Timely and accurate prediction of avalanche danger is not only crucial information for wintertime activities and ski stations, but is an important source of information regarding land-use planning and for the mapping of natural hazard areas. On a shorter temporal scale, the avalanche bulletin is an important source of information to assess risk on public and private infrastructures after heavy snowfall. For all these reasons, an accurate and timely avalanche danger forecast, is a crucial piece for most Alpine villages and related wintertime economic activities.
The creation of a bulletin is still a task largely driven by expert-based knowledge. Highly trained and skilled avalanche forecasters gather and parse a tremendous amount and variety of data. This information is a massive spatio-temporal multi-faceted data cube that needs ultimately to be reduced into a set of five danger levels, ranging from 1 to 5, an elevation and mountain aspects (N, E, S, W) to which said danger level score applies. This summarizes snowpack instabilities and avalanche susceptibility into a format readable and interpretable by both layman users and experts [1,2]. For instance, in Fig. 1 below, the danger level for part of the southern prealps (the area in yellow) corresponds to moderate risk (level 2) from 1400m upwards, at all slope orientations.

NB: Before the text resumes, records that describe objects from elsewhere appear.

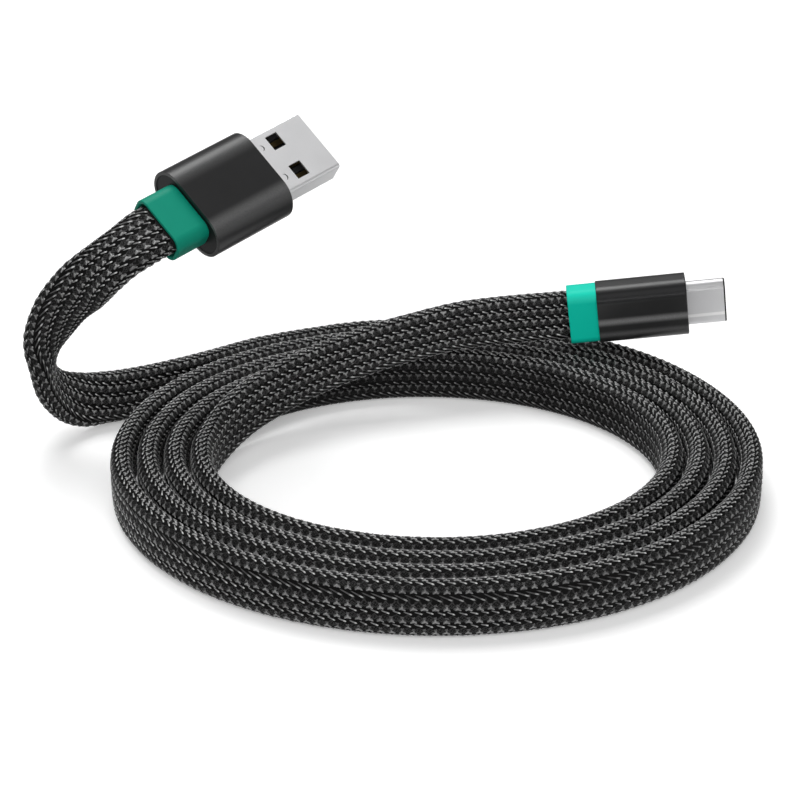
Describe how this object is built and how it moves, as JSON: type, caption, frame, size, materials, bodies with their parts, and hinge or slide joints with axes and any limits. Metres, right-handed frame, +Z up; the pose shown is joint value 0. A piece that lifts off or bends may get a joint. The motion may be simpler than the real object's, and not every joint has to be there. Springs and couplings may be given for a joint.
{
  "type": "charging cable",
  "caption": "Flat braided charging cable wound on edge into an oval coil, with a rectangular plug on its raised end and a small oval reversible plug on the other.",
  "frame": {"origin": "on the surface the coil lies on, under the middle of the whole cable's bounding box", "axes": "+Z up; +X along the coil's long way, towards the end where the small oval plug points; +Y towards the back, where both ends of the cable leave the coil"},
  "size_m": [0.1204, 0.0959, 0.052],
  "materials": {
    "braid": "flat braid of black and dark grey polyester yarns",
    "housing": "black anodised, fine satin",
    "collar": "satin teal green",
    "steel": "bright nickel plate, lightly drawn",
    "contact": "gold plated, bright",
    "white_insulator": "white moulding",
    "black_plastic": "black moulding",
    "mould": "pale inner moulding",
    "board": "green solder mask",
    "wire_red": "red insulation",
    "wire_white": "white insulation",
    "wire_green": "green insulation",
    "wire_black": "black insulation"
  },
  "bodies": {
    "root": {"cable_coil": "braid", "cable_run_a": "braid", "cable_run_c": "braid", "usb_a_cable_clamp": "steel", "usb_a_collar": "collar", "usb_a_contact_1": "contact", "usb_a_contact_2": "contact", "usb_a_contact_3": "contact", "usb_a_contact_4": "contact", "usb_a_housing": "housing", "usb_a_insulator": "white_insulator", "usb_a_mould_lower": "mould", "usb_a_mould_upper": "mould", "usb_a_rear_cap": "black_plastic", "usb_a_shell": "steel", "usb_a_strain_core": "black_plastic", "usb_a_wire_black": "wire_black", "usb_a_wire_green": "wire_green", "usb_a_wire_red": "wire_red", "usb_a_wire_white": "wire_white", "usb_c_cable_clamp": "steel", "usb_c_circuit_board": "board", "usb_c_collar": "collar", "usb_c_contact_a1": "contact", "usb_c_contact_a2": "contact", "usb_c_contact_a3": "contact", "usb_c_contact_a4": "contact", "usb_c_contact_a5": "contact", "usb_c_contact_a6": "contact", "usb_c_contact_b1": "contact", "usb_c_contact_b2": "contact", "usb_c_contact_b3": "contact", "usb_c_contact_b4": "contact", "usb_c_contact_b5": "contact", "usb_c_contact_b6": "contact", "usb_c_housing": "housing", "usb_c_insulator": "black_plastic", "usb_c_latch_plate": "steel", "usb_c_mould_lower": "mould", "usb_c_mould_upper": "mould", "usb_c_rear_cap": "black_plastic", "usb_c_resistor": "black_plastic", "usb_c_shell": "steel", "usb_c_strain_core": "black_plastic", "usb_c_wire_black": "wire_black", "usb_c_wire_green": "wire_green", "usb_c_wire_red": "wire_red", "usb_c_wire_white": "wire_white"}
  },
  "joints": []
}
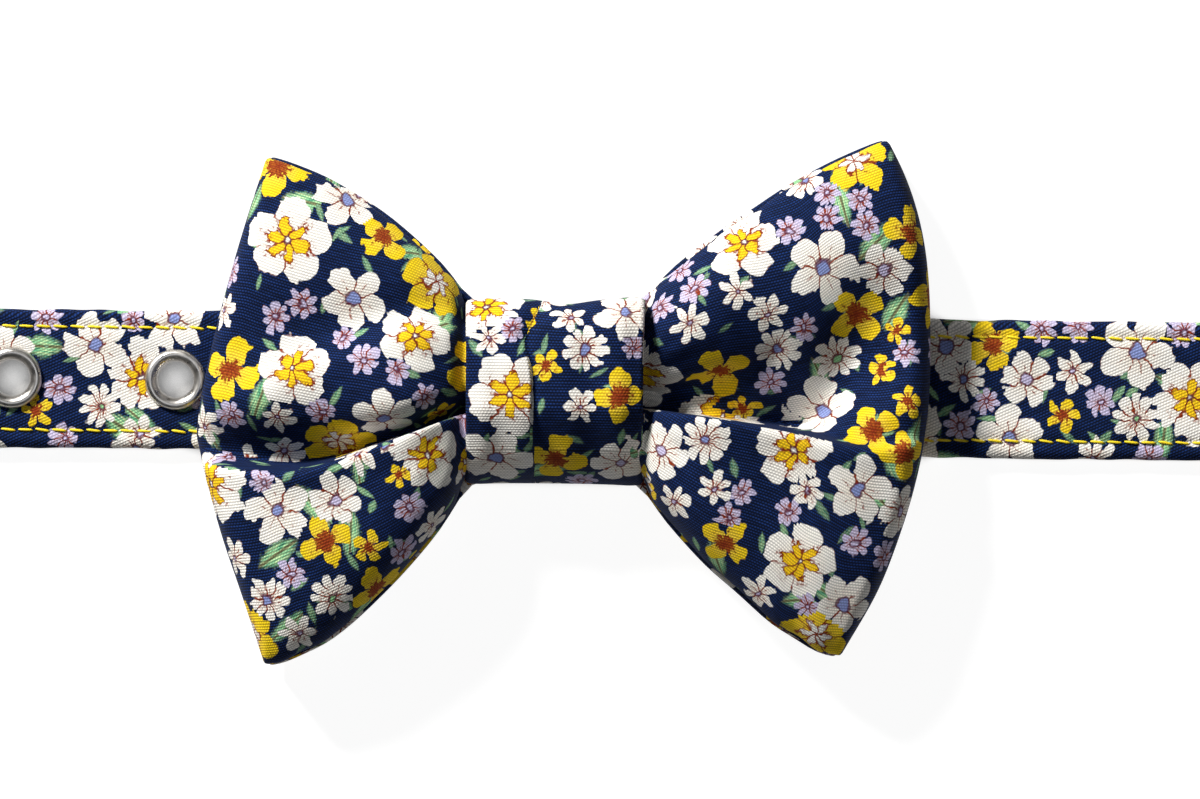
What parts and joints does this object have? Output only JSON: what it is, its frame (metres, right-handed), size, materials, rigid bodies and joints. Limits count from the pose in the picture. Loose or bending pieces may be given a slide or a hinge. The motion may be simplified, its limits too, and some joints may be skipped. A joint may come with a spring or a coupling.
{
  "type": "pet bow tie collar",
  "caption": "Flat cotton pet collar strap with a tongue buckle, metal eyelets and a padded cotton bow tie held on by a knot band.",
  "frame": {"origin": "on the flat back of the knot, in line with the middle of the strap", "axes": "+X along the strap towards the buckle, +Y across the strap, +Z out of the front of the bow"},
  "size_m": [0.4256, 0.0778, 0.02],
  "materials": {
    "strap_cotton": "printed plain-weave cotton, top-stitched",
    "bow_cotton": "printed plain-weave cotton, padded",
    "eyelet_metal": "nickel plated, polished",
    "buckle_metal": "nickel plated, polished"
  },
  "bodies": {
    "root": {"strap": "strap_cotton", "strap_loop": "strap_cotton", "eyelet_1": "eyelet_metal", "eyelet_2": "eyelet_metal", "eyelet_3": "eyelet_metal", "eyelet_4": "eyelet_metal", "eyelet_5": "eyelet_metal", "buckle": "buckle_metal", "bow": "bow_cotton", "knot": "bow_cotton"}
  },
  "joints": []
}
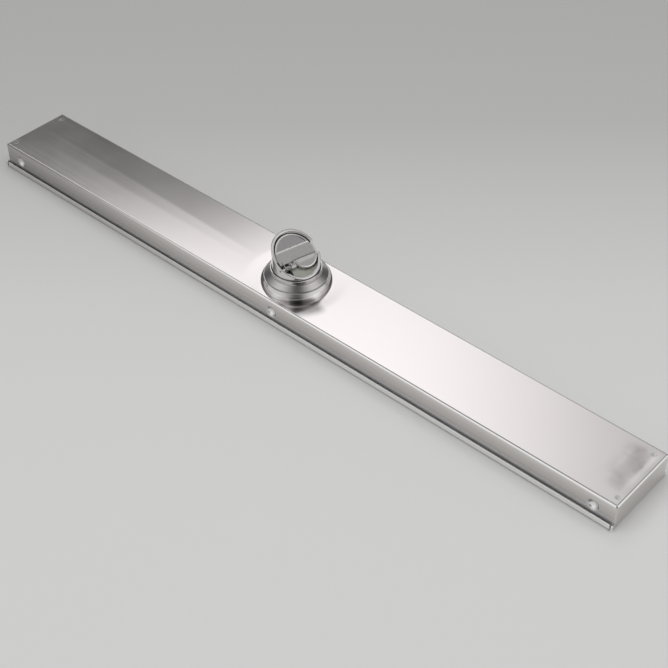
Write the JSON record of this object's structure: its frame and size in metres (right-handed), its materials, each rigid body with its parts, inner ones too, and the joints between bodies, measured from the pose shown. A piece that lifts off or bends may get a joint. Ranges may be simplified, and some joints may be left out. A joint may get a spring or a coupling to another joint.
{
  "type": "linear shower drain",
  "caption": "Long folded steel shower drain with a welded stepped outlet neck, a drop-in self-closing valve, a hair strainer and a tile-insert cover.",
  "frame": {"origin": "on the outlet's axis, in the plane of the tray's open rim, on which the drain lies with its outlet up; it is installed turned over, rim up and outlet down", "axes": "+X along the tray, +Z out of the outlet, +Y across the tray"},
  "size_m": [0.7, 0.0766, 0.0655],
  "materials": {
    "channel_body": "satin, brushed along the tray",
    "outlet_neck": "drawn and polished",
    "core_body": "plated, bright",
    "hinge_pin": "ground",
    "flap": "plated, satin",
    "flap_gasket": "matt, greenish grey",
    "torsion_spring": "drawn wire",
    "ring_seal": "matt black",
    "collar_seal": "matt black",
    "hair_strainer": "pressed and polished",
    "cover_tray": "satin, brushed along its length"
  },
  "bodies": {
    "drain": {"channel_body": "channel_body", "outlet_neck": "outlet_neck", "core_body": "core_body", "hinge_pin": "hinge_pin", "torsion_spring": "torsion_spring", "ring_seal": "ring_seal", "collar_seal": "collar_seal", "hair_strainer": "hair_strainer", "cover_tray": "cover_tray"},
    "valve_flap": {"flap": "flap", "flap_gasket": "flap_gasket"}
  },
  "joints": [
    {"name": "flap_hinge", "type": "hinge", "parent": "drain", "child": "valve_flap", "pos_m": [0.00666, -0.00179, 0.04759], "axis": [0.2588, 0.9659, 0], "range_deg": [0, 70], "stiffness_Nm_per_rad": 0.008, "springref_deg": -28.65, "deforming": ["torsion_spring"]}
  ]
}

Supporting automated delineation of danger levels
As one can guess, avalanche forecasting and the creation of an avalanche bulletin is an difficult data-intensive process, with scarce automation in terms of decision making. The forecast of danger levels is a very complicated process because experience and situational interpretation that transcend the mere data are needed to assign danger levels. To further exacerbate the complexity of the task, the danger level is not a quantity strictly defined in terms of physical properties of the snowpack, but it is only defined as a qualitative set of levels on an ordinal scale. For instance, danger level 1 is defined as:
“The snowpack is well bonded and stable in general. Triggering is generally possible only from high additional loads (e.g. several skiers) in isolated areas of very steep, extreme terrain. Only small and medium natural avalanches are possible”
while danger level 5 is defined as:
“The snowpack is poorly bonded and largely unstable in general. Numerous very large and often extremely large natural avalanches can be expected, even in moderately steep terrain.”
This poses two main issues: first, the danger level itself has to be assigned by interpreting the situation at a given day. This entails questions about temporal consistency of bulletins, since a change in the forecasters team, change in sensor or used climate and snow models, could potentially entail changes is assignment of danger levels. A danger level of 3 assigned in 1992 could correspond to a danger level of 4 after reanalysis in 2020. Crucially, since the danger level is the result of expert interpretation, there is no direct way of directly measuring it using physical parameters or accurately verifying it at post-hoc. Depending on the overall conditions, at the moment of the creation of the bulletin, forecasters have to take data from punctual measurements locations and generalize the estimated danger level over all the warning regions. This process involves some level of smoothing: some areas might receive and assigned danger level that differs from the one indicated by measurements, in particular if neighboring stations point at a higher danger level. Elevation of each measurement station should also be taken into account, since the amount of snow and in general conditions favorable to avalanche formations are varying according to elevation.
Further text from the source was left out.